I think I already mostly answered the question of why I “accepted” the call (to the extent I actually have accepted it, anyway): because I wouldn’t mind a life where I get to help other people, and because not doing it would leave me with the mundane, depressing life I had before. If I refused, I would also have denied and suppressed part of me, and thus probably killed my chance at ever feeling whole and finding my happiness. And, once I started to learn the extent of what I’m being called to do, I realized that if I refused, I would probably also let down a great many people, whose fate might be a bit dark if I refused (I’d rather not go into detail here). Thus, if it was real, I would never be able to forgive myself if I refused. And if it wasn’t real, then nothing would stop me from going back to a regular life later, once I had seen enough to be able to draw such a conclusion. So, a rather easy choice in that regard. And from the point of view of my conscience and my heart, there was really no choice at all.

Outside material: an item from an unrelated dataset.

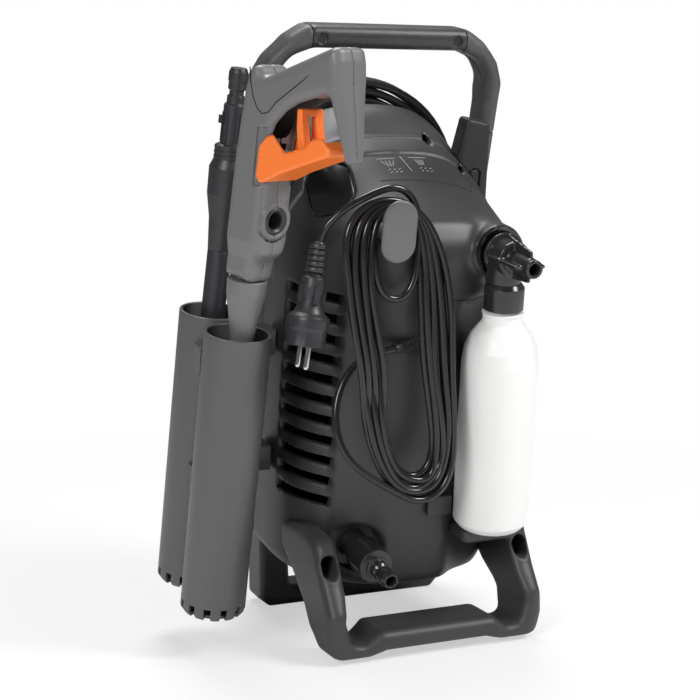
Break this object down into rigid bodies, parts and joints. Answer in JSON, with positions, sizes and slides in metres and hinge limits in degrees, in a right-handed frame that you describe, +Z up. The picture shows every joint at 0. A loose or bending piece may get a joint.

Now it’s “later”, and I still can’t draw the conclusion that it isn’t real. On the contrary, it does seem to be real, although I don’t quite understand the underlying mechanisms yet. It’s certainly very different to how ordinary physics works, but there’s of course also an interesting interaction with it, which might be interesting to explore once I’m in a position to do so. So I suppose my curiosity could also be considered a reason to investigate these things, if another one was needed. But my main reason is about the meaning of my life. Trying to help people.